Variations we have tested
With minced lamb instead of turkey strips: The dish becomes noticeably richer and the sauce darker. Lamb needs 8 minutes at Varoma in reverse direction instead of 5, otherwise it stays too firm. We can increase the Metaxa to 60 g here, which harmonises better with the lamb flavour.
With tomato rice as the base: Instead of plain rice, we cook 300 g of rice in 600 g of passata with a splash of olive oil. The rice turns red and takes on a base seasoning. This works particularly well when less sauce is wanted and you prefer a more classically dry bake.
With halloumi instead of feta as the crust: Halloumi does not melt but simply browns. This gives a different texture, more grilled than baked. A good option for anyone who finds feta too salty.
Accompaniments and storage
The best accompaniment to this bake is a tzatziki made in the Thermomix® as a cool contrast. If you want to serve bread alongside, cut a Thermomix® flatbread into wedges and pass it round for mopping up the sauce. For the rice base, find our complete tips for cooking rice in the Thermomix®.
Leftovers keep covered in the fridge for two days. To reheat, place the bake in a smaller dish for 15 minutes at 180°C in the oven, with a splash of vegetable stock on the bottom so the rice does not dry out. The microwave works but makes the cheese tough instead of creamy. We advise against freezing, as the cream and soured cream turn grainy on defrosting and the rice loses its texture. If you want to prepare ahead, cook the sauce and rice the day before but layer with fresh feta only just before baking.
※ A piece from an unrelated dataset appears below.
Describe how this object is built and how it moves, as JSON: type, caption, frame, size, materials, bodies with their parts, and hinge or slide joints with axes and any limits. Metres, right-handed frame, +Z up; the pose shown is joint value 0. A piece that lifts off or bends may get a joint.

How other recipes approach this dish
Goes well with: Tzatziki and flatbread.
Most recipes use Gouda or a mixed grated cheese. We stick with rough feta cubes because they form a crust with a proper cheese pull that suits the taverna style better. For the rice, many others use kritharaki pasta or leave out the side altogether, while we layer long-grain rice as the base. Instead of 1 tbsp of ready-made gyros spice mix, we blend fresh: paprika, oregano, thyme, cumin, coriander. We reject ouzo as a Metaxa substitute because anise notes disrupt the sauce, while a mild brandy works fine. At 200°C top and bottom heat, 20 minutes is enough. Many recipes bake for 35 plus 15 minutes and dry out the turkey completely.